The Model Rule for Payee Notification is based upon Regulation 64 of the Department of Insurance of the State of New York, promulgated in 1988 (11 NYCRR 216.9 (A) & (B)), which requires notice to the payee in all insurance settlements in excess of $5,000. The regulation does not apply to no-fault payments from a claimant's own insurer. As implemented in various jurisdictions the provision for payee notification has been triggered by a dollar amount which ranges from $1,000 to $5,000.
In payment of liability claims, it is the customary practice of insurance carriers to deliver the settlement proceeds to the lawyer of record for the claimant, usually by check made payable jointly to the claimant and the claimant's lawyer. As the Supreme Court of New Jersey observed in Matter of Conroy, 56 N.J. 279, 266 A.2d 279 (1970), the underlying purpose for the practice is to "protect and preserve the interests of all three parties to the transaction" the insured, the successful claimant and the claimant's lawyer. In the payment process, the insurance carrier does not typically notify the claimant when it makes payment to the claimant's lawyer or other representative. This gap in the process permits dishonest practices to interfere with the settlement and payment of insurance claims.
If the dishonest conduct involves the claimant's lawyer instances of lawyer misconduct can include the unauthorized settlement of the client's claim with the defendant's insurer, forgery of the claimant's signature on a stipulation of settlement or other legal document that may be required to complete the settlement, forgery of the claimant's endorsement on the settlement draft itself, or misappropriation of the claimant's share of the proceeds.
It is not uncommon for a dishonest lawyer to successfully conceal the unauthorized settlement and misappropriation for several years and to be unable to restore the claimant's funds when the loss is finally discovered. As few client protection funds are able to provide full reimbursement for all eligible losses it is important that the legal profession devise and support methods of reducing losses resulting from dishonest conduct in the practice of law, including the misappropriation of personal injury settlements.
Experience in New York and other states demonstrates that the payee notification rule has had a salutary effect on lawyer misconduct, has demonstrated an effective protection device for clients and has benefitted the state lawyers' fund for client protection. A similar statute or regulation should have the same beneficial effect in other jurisdictions.

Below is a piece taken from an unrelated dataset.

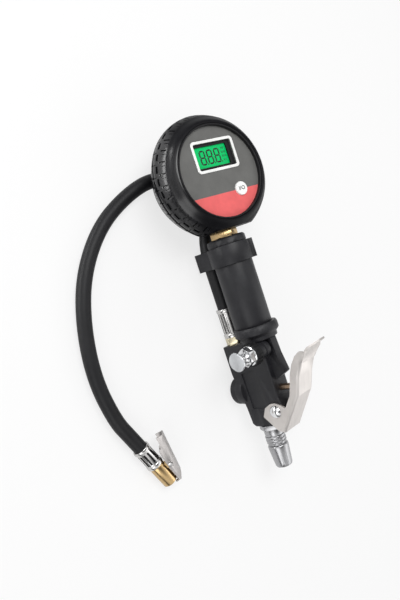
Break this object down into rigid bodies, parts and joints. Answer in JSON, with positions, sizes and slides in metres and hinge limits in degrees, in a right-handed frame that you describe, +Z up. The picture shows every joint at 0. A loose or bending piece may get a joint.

Written Notice to Claimants of Payment of Claims in Third Party Settlements.
Upon the payment of [insert desired dollar amount] or more in settlement of any third-party liability claim, the insurer shall provide written notice to the claimant where: (1) the claimant is a natural person, and (2) the payment is delivered to the claimant's lawyer or other representative by draft, check or otherwise. Such notice shall be required when payment is made to a claimant by the insurer or its representative, including the insurer's lawyer.
This rule shall not create any cause of action for any person against the insurer, other than a government agency, based upon the insurer's failure to provide notice to a claimant as required by this rule; nor shall this rule create a defense for any party to any cause of action based upon the insurer's failure to provide such notice.
This rule is intended to serve as a deterrent to the dishonest conduct of a claimant's lawyer with respect to the receipt of third-party liability claims. The intended salutary effects of including the payee in the claim payment process should obtain whether the rule is enacted as a statute or a regulation.
The written notice requirement of Paragraph A of this rule is reasonable and appropriate to advise the claimant of settlement of its liability claim by payment to its lawyer or other representative. Written notice provides the claimant with an independent and verifiable source of information concerning the facts of the settlement. It also provides the adverse party and insurer with certainty that the settlement has been concluded in a lawful manner.
The provisions of Paragraph B are intended to make clear that an insurance carrier's failure to comply with this rule does not create a new cause of action or defense for a party. The insurer, however, may be subject to appropriate action by a state regulatory or licensing agency.